Presìdi in 70 città e sciopero della scuola e del trasporto pubblico locale, ma anche mobilitazioni dei riders e dei lavoratori della logistica: venerdì 26 marzo, nei modi consentiti dalle regole della pandemia, una prima protesta sociale, parziale ma diffusa, si esprimerà in tutto il Paese.
I protagonisti sono consapevoli del fatto che, nella situazione attuale, la spesa pubblica aumenta in deficit e, nel contempo, si rendono disponibili ingenti risorse. Il conflitto politico che si apre, dunque, è quello sulla destinazione di questi fondi, in cui Scuola, Sanità e Trasporti saranno capitoli di spesa decisivi.
Coscienti che non si tratta di tornare ai fallimentari modelli “pre pandemia”, ma che occorre utilizzare le risorse europee per disegnare nuovi diritti, in contrapposizione con chi ha tagliato gli investimenti in tutti questi settori, ne ha regionalizzato (come nella sanità) la gestione e abbassato la qualità delle prestazioni.
Lo sciopero della scuola, in particolare, è promosso dai Cobas Scuola, Priorità alla scuola e Coordinamento nazionale dei precari scuola. Lo stesso schieramento che, in questi mesi, a partire dalla fine del primo lockdown, ha manifestato attraverso presìdi, flashmob e lezioni all’aperto, per richiedere l’apertura delle scuole in sicurezza.
Uno schieramento composito che ha messo insieme docenti, personale ATA, genitori e studenti, uniti dall’idea che le scuole, per ciò che rappresentano e per le possibilità di organizzare le strutture, avrebbero dovuto essere le ultime attività a chiudere.

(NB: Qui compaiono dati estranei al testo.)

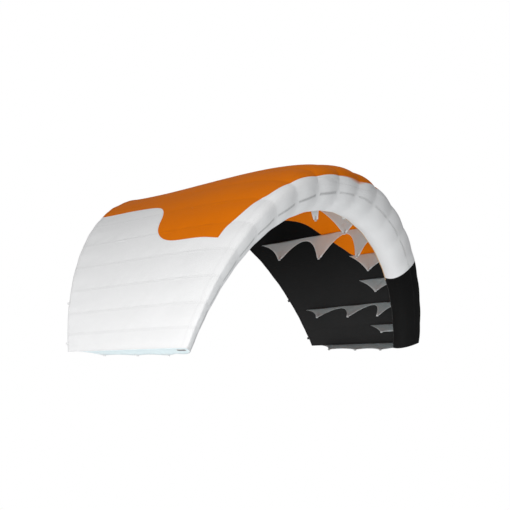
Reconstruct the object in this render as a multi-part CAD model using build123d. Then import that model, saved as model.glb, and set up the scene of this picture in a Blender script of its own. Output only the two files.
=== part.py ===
from build123d import *

import os
from math import atan, cos, radians, sin, sqrt

# Single-skin foil kite in its flying shape.
#
# The canopy is an arch of cells between ribs. Each cell has a top skin, a nose cap, a mesh air
# intake and a short underside panel, which together make a puffed pocket along the leading edge.
# Behind the pocket the kite has one skin only, and the ribs hang free below it as scalloped
# flares, with a webbing loop at each flare's tip for the bridle. Box ribs have no flare: they
# only shape the pocket. The outer cells end in flaps, which are the part of the trailing edge
# that the brake lines pull down.
#
# +X points to the right tip, -Y is the flight direction and +Z is up. Lengths are in
# millimetres and angles in degrees. Sizes called profile sizes are those of the centre rib,
# and every other rib has them in proportion to its chord.

# Arch and planform
CELLS = 18
FLAT_SPAN = 3135.0  # along the nose from tip to tip, laid flat
CENTRE_CHORD = 1150.0
TIP_CHORD = 670.0
CHORD_TAPER = 1.55  # power of the chord's fall towards the tips
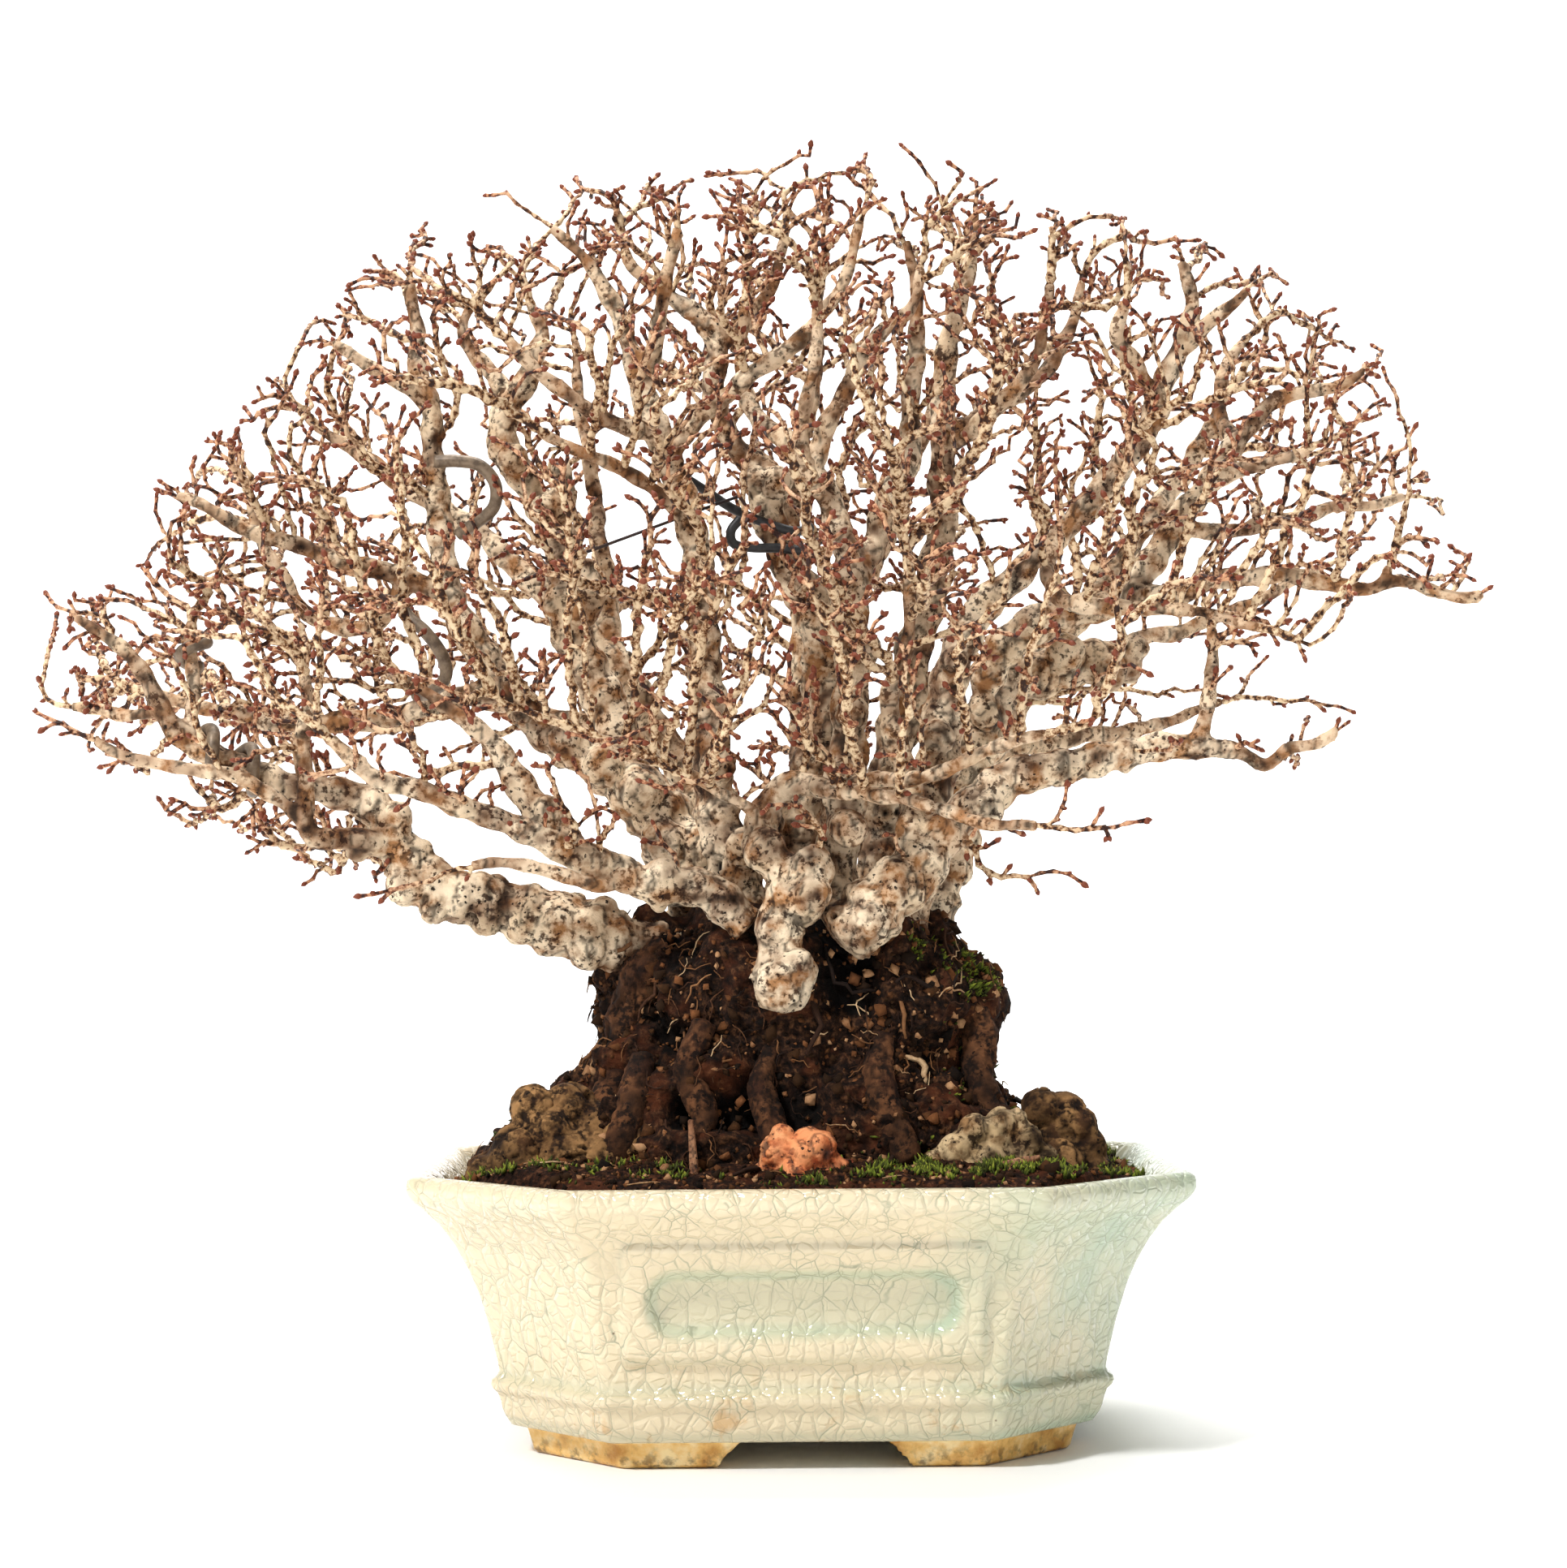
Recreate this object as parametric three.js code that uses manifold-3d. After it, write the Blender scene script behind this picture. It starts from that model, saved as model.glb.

In modo assurdo, invece, nel primo lockdown le scuole furono chiuse subito e i pub dopo una settimana. Per non parlare delle fabbriche delle armi, sempre in funzione!
Sulla scuola la preoccupazione principale è quella che il nuovo governo si accinga a (ri)scrivere, il progetto di utilizzo delle risorse previste nel recovery plan (circa 29 miliardi di euro) allontanandosi ancora di più dal modello di scuola pubblica previsto dalla Costituzione, che dovrebbe puntare alla formazione del cittadino, che deve essere dotato di strumenti cognitivi ed educato allo spirito critico.
Si teme che, per quello che è dato sapere, nelle intenzioni del governo sia prioritaria l’attenzione ai fondi per la digitalizzazione con un’adozione acritica delle nuove tecnologie.
Una prospettiva all’interno della quale c’è il rischio di trasformare i docenti in meri facilitatori di un processo di apprendimento standardizzato, oltre che gestito dalle multinazionali del web. Così come bisogna evitare che la scuola venga trasformata in un’agenzia per l’addestramento al lavoro.
Quello che gli organizzatori chiedono è un intervento di risarcimento per i tagli decennali subiti e un rilancio della scuola pubblica che parta dalla drammatica constatazione del degrado in cui versa.
Tre gli obiettivi strutturali possibili, considerati improrogabili:
1) ridurre a 20 il numero massimo di alunni per classe e a 15 in presenza di alunni diversamente abili;
2) garantire la continuità didattica e la sicurezza, assumendo con concorsi per soli titoli i docenti con 3 anni scolastici di servizio e gli Ata con 24 mesi;
3) intervenire massicciamente nell’edilizia scolastica per avere spazi idonei ad una scuola in presenza e in sicurezza.
Interventi urgenti e necessari per evitare che il prossimo anno scolastico inizi nelle stesse condizioni in cui si sono svolti gli ultimi due.
Consapevoli che chi cancella l’istruzione cancella il futuro.